The process of training is performed by the command: python train.py -model neg100
, where the argument -model specifies the employed generalization strategy (e.g. lg100d5, neg100 etc.).
Post-processing of generalized summaries
In the phase of testing, the task of post-processing of the generalized summaries, which are produced by the deep learning model, is required to replace the generalized concepts of the generalized summary with the specific ones from the corresponding original articles. This task is performed by PostProcessing class by setting the parameters in \_init__() method accordingly. More specifically, the mode should be set to “lg” or “neg” according to the employed text generalization strategy. Also, the hyperparameters of _neg_postprocessing() and lg_postprocessing() methods for file paths, text similarity function and the context window should be set accordingly.
python testing.py -mode gigaword
python testing.py -mode duc
python testing.py -mode duc75b
Setting parameters and paths
The values of hyperparameters should be specified in the file parameters.py, while the paths of the corresponding files should be set in the file paths.py.
Additionally, a file with word embeddings (e.g. word2vec) is required where its file path and the dimension of the vectors (e.g. 300) should be specified in the files paths.py and parameters.py, respectively.
The project was developed in python 3.5 and the required python packages are included in the file requirements.txt.

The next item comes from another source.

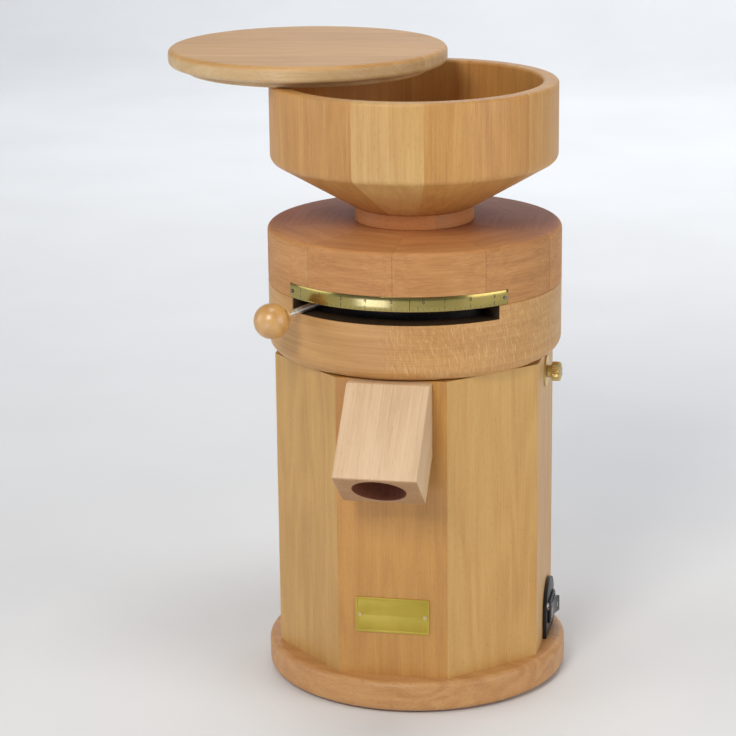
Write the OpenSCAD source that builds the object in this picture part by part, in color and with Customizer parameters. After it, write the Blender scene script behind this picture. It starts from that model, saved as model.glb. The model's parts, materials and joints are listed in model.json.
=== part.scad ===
// Electric grain mill: eight-sided wooden body, two-part drum with a lever-set millstone,
// coopered hopper with a loose lid, slanted flour spout and a rocker switch on the right side.
// Millimetres, +Z up, origin at the centre of the underside, front towards -Y.

/* [Base] */
// Radius of the round base disc
base_r = 105; // [103:1:110]
// Thickness of the base disc
base_t = 21.5; // [18:0.5:24]
// How far the rubber feet stand below the base
foot_t = 1.5; // [1:0.5:3]
// Radius of the air intake in the base
intake_r = 52; // [46:1:54]

/* [Body] */
// Corner radius of the eight-sided body
body_r = 98.8; // [97:0.2:100]
// Height of the eight-sided body
body_h = 210; // [206:0.5:213]
// Thickness of the body boards across the flats
wall = 14; // [12:1:15]
// Radius of the round seat for the milling head
seat_r = 82; // [81:0.5:83]

/* [Drum] */
// Radius of both drums
drum_r = 101; // [99:0.5:102]
// Height of the lower drum
low_h = 48.6; // [48:0.2:50]
// Height of the upper drum
up_h = 41.2; // [38:0.1:44]
// Rise of the upper drum's top from its edge to the neck
crown = 2; // [0:0.5:3]
// Radius of the grinding chamber
chamber_r = 72; // [70:0.5:73]
// Half angle of the lever slot
slot_a = 44; // [30:1:46]
// Height of the lever slot
slot_h = 9.3; // [9:0.1:10]
// Half angle of the brass scale
scale_a = 46.6; // [46:0.2:50]
// Turn of the scale's middle towards the right
scale_o = 1.3; // [0:0.1:2]
// Height of the brass scale
scale_h = 9.8; // [8:0.1:12]

/* [Millstones] */
// Radius of the millstones
stone_r = 50; // [42:1:50]
// Gap between the millstones at the finest setting
stone_gap = 0.3; // [0.3:0.1:1]
// Radius of the feed eye in the upper millstone
eye_r = 17; // [16:0.5:18]

/* [Lever] */
// Rest angle of the lever, from straight ahead towards the left
lever_a = 38.5; // [30:0.5:42]
// Diameter of the lever rod
rod_d = 4.5; // [4:0.5:5]
// Droop of the lever rod below the horizontal
droop = 7.8; // [6:0.2:8]
// Distance of the knob from the mill's axis
knob_x = 126; // [122:1:140]
// Diameter of the lever knob
knob_d = 24; // [20:0.5:28]

/* [Hopper] */
// Outside radius of the hopper
hop_r = 98.3; // [94:0.1:99]
// Thickness of the hopper staves
hop_wall = 11; // [9:0.5:12]
// Height of the straight part of the hopper
hop_h = 52.3; // [40:0.1:80]
// Radius of the hopper's neck
neck_r = 41; // [40:0.5:44]
// Height of the neck above the drum
neck_h = 10; // [9:0.5:14]
// Height of the cone under the straight part
cone_h = 33.5; // [31:0.5:40]

/* [Lid] */
// Radius of the hopper lid
lid_r = 97; // [92:0.5:98]
// Thickness of the lid
lid_t = 11.5; // [9:0.5:13]
// Lid centre, left and right
lid_x = -81.2; // [-84:0.2:84]
// Lid centre, front and back
lid_y = 36; // [-40:0.5:38]

/* [Spout] */
// Width of the spout
spout_w = 56; // [52:1:60]
// Radius of the spout's mouth
mouth_r = 18; // [15:0.5:18.5]
// Radius of the flour duct
duct_r = 13; // [10:0.5:13]

/* [Switch] */
// Centre of the switch, front and back
switch_y = 13.5; // [8:0.5:14]
// Height of the rocker's centre
switch_z = 40; // [39:0.5:42]
// Height of the centre of the plate's round top
plate_z0 = 41.5; // [40:0.5:44]
// Half width of the arched switch plate
plate_r = 20.5; // [18:0.5:22]
// Tilt of the rocker at rest
rocker_a = 9; // [5:0.5:9]

/* [Hidden] */
$fn = 96;

wood = "#d9a36a";
pale = "#e9c795";
brass = "#c9a04a";
steel = "#9aa0a6";
black = "#1c1d20";

body_z = foot_t + base_t;                 // underside of the body
head_z = body_z + body_h;                 // top of the body, parting plane of the head
mid_z = head_z + low_h;                   // joint between the drums
top_z = mid_z + up_h;                     // top of the upper drum
cyl_z = top_z + neck_h + cone_h;          // bottom of the hopper's straight wall
rim_z = cyl_z + hop_h;                    // hopper rim
body_f = body_r * cos(22.5);              // distance of the body's faces from the axis
in_f = body_f - wall;
in_r = in_f / cos(22.5);
deck_z = head_z - 25;                     // top of the motor deck, floor of the head's seat
deck_t = 12;
pan_z = head_z - 5;                       // floor of the grinding chamber
ledge_z = mid_z - 15.6;                   // ledge that carries the adjusting ring
seat2_r = 84;                             // radius of the adjusting ring's seat
stone_z = head_z + 22.1 - stone_gap / 2;  // top of the lower millstone
plate_z = stone_z - 20;                   // underside of the lower millstone
carrier_top = mid_z - 1.3;
lip_y = -152;                             // upper edge of the spout's end
lip_z = 182;
toe_y = -118;                             // lower edge of the spout's end
toe_z = 156;
mouth_y = (lip_y + toe_y) / 2;
mouth_z = (lip_z + toe_z) / 2;
clamp_z = head_z - 15;
screw_r = (body_f + in_f) / 2 / cos(13);  // base screws run up the middle of four boards
bowl_z = top_z + neck_h + 0.4;            // bottom of the staved bowl, on the neck ring
bowl_r = 20 + 1.4 * (hop_r - hop_wall - 20) / (cyl_z + 5 - bowl_z + 1.4);
drum_a = -88.1;                           // first joint of the upper drum's ten segments
// Joints between the hopper's staves, in degrees.
staves = [-161, -143, -124, -105, -77, -56, -30, -4, 22, 48, 74, 100, 127, 153, 179];

// Points of an arc about (x, y), n steps, in degrees.
function arc(x, y, r, a0, a1, n = 8) = [for (i = [0:n]) let (a = a0 + (a1 - a0) * i / n) [x + r * cos(a), y + r * sin(a)]];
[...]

The above described code includes the functionality that was used in the experimental procedure of the corresponding paper. However, the proposed framework is not limited by the current implementation as it is based on a well defined theoretical model that may provide the possibility of enhancing its performance by extending or improving this implementation (e.g. using a better taxonomy of concepts, a different machine learning model or an alternative similarity method for the post-processing task).